Lie maternelle

Au téléphone, ses mots tanguaient.
De sa main tachetée tremblotante, elle m’invite à rentrer.  
Sous les poutres apparentes massives, une pochtronne dans sa porcherie.
La petite table basse croule sous les mégots froids. Pareilles à des baleines échouées, des bouteilles au goulot béant rendent un dernier râle liquoreux. Deux sacs de pharmacie dégueulent de petites gélules bleues, de moyennes pilules roses et de grosses granules blanches. Mouchetée de taches de graisse, une ordonnance cachetée du cabinet des associés et estimés docteurs A. BOULELEPEZ / A. DANSQUINZEJOURS posée là comme un mot d’adieu.
Et ça pue.
Elle qui baigne dans sa sueur de manque, de vieilles odeurs de plats en sauce sur des assiettes éparpillées, la litière du chat qui déborde...Le museau collé au velux, la bestiole aux côtes efflanquées miaule à la mort.
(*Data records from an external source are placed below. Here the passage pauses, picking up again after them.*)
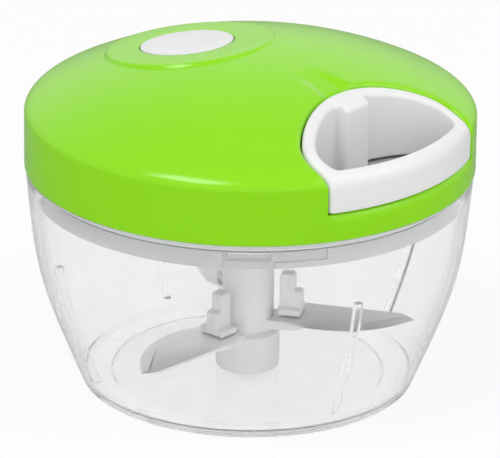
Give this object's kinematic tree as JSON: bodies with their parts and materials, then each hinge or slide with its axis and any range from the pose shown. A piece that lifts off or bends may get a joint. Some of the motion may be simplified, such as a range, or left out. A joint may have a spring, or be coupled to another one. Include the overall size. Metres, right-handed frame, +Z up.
{
  "type": "vegetable chopper",
  "caption": "Round pull-cord vegetable chopper: clear bowl, domed lid with a cord reel and pull handle, and a bladed rotor on a central pin.",
  "frame": {"origin": "centre of the bowl's foot on the surface that it stands on", "axes": "+Z up along the rotor's axis, +X towards the pull handle"},
  "size_m": [0.1256, 0.1256, 0.0967],
  "materials": {
    "clear_plastic": "clear moulded plastic, polished",
    "green_plastic": "lime green, glossy",
    "white_plastic": "white, satin gloss",
    "nylon": "natural nylon, matt",
    "steel": "stainless steel, fine ground",
    "silicone": "translucent silicone",
    "cord": "braided cord"
  },
  "bodies": {
    "bowl": {"bowl": "clear_plastic", "pivot_pin": "steel"},
    "rotor": {"blade_column": "white_plastic", "column_bush": "nylon", "blade_middle": "steel", "blade_upper": "steel", "blade_lower": "steel", "blade_clamp_middle": "white_plastic", "blade_clamp_upper": "white_plastic", "blade_clamp_lower": "white_plastic"},
    "lid": {"lid_cover": "green_plastic", "lid_disc": "white_plastic", "chassis": "white_plastic", "seal_ring": "silicone", "cord_guide": "steel", "cord_lead": "cord", "reel_bridge": "white_plastic", "reel_axle": "steel", "thrust_washer": "nylon", "return_spring": "steel", "lid_screw_1": "steel", "lid_screw_2": "steel", "lid_screw_3": "steel", "lid_screw_4": "steel", "bridge_screw_1": "steel", "bridge_screw_2": "steel", "bridge_screw_3": "steel"},
    "reel": {"cord_reel": "white_plastic", "cord_winding": "cord"},
    "pawl_a": {"pawl_1": "nylon"},
    "pawl_b": {"pawl_2": "nylon"},
    "drive": {"drive_cup": "nylon"},
    "handle": {"pull_handle": "white_plastic", "knot_cap": "white_plastic", "cord_tail": "cord", "cord_knot": "cord"}
  },
  "joints": [
    {"name": "lid_lift", "type": "slide", "parent": "bowl", "child": "lid", "axis": [0, 0, 1], "range_m": [0, 0.06]},
    {"name": "reel_spin", "type": "hinge", "parent": "lid", "child": "reel", "pos_m": [0, 0, 0.077], "axis": [0, 0, -1], "range_deg": [0, 1370], "stiffness_Nm_per_rad": 0.002, "springref_deg": -572.96, "deforming": ["return_spring", "cord_winding"]},
    {"name": "handle_pull", "type": "slide", "parent": "lid", "child": "handle", "axis": [1, 0, 0], "range_m": [0, 0.4975]},
    {"name": "drive_spin", "type": "hinge", "parent": "lid", "child": "drive", "pos_m": [0, 0, 0.0636], "axis": [0, 0, -1], "range_deg": [0, 1370]},
    {"name": "rotor_spin", "type": "hinge", "parent": "bowl", "child": "rotor", "pos_m": [0, 0, 0.0137], "axis": [0, 0, -1], "range_deg": [0, 1370]},
    {"name": "pawl_1_lift", "type": "hinge", "parent": "reel", "child": "pawl_a", "pos_m": [0, 0.014, 0.0676], "axis": [0, 0, -1], "range_deg": [0, 12]},
    {"name": "pawl_2_lift", "type": "hinge", "parent": "reel", "child": "pawl_b", "pos_m": [0, -0.014, 0.0676], "axis": [0, 0, -1], "range_deg": [0, 12]}
  ],
  "couplings": [
    {"joint": "handle_pull", "follows": "reel_spin", "m_per_rad": 0.0208},
    {"joint": "drive_spin", "follows": "reel_spin", "ratio": 1},
    {"joint": "rotor_spin", "follows": "reel_spin", "ratio": 1}
  ]
}
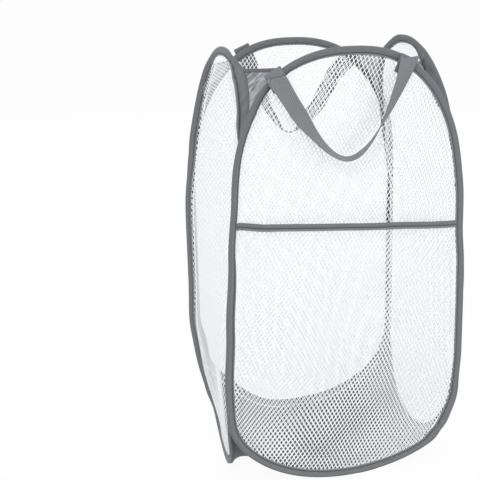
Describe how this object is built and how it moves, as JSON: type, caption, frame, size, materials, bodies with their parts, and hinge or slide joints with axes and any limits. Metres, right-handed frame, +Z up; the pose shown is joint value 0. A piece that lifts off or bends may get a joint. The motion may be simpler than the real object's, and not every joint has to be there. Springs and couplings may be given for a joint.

J’ouvre, il se tire toutes griffes dehors.
- T’as apporté ?
Je sors la canette de ma poche, même pas le temps de la lui tendre qu’elle l’a décapsulée et pars la siffler dans sa chambre.
Je pose ma veste, retrousse mes manches et dans la moiteur de la nuit j’entame le récurage du lieu comme on irait fleurir une tombe.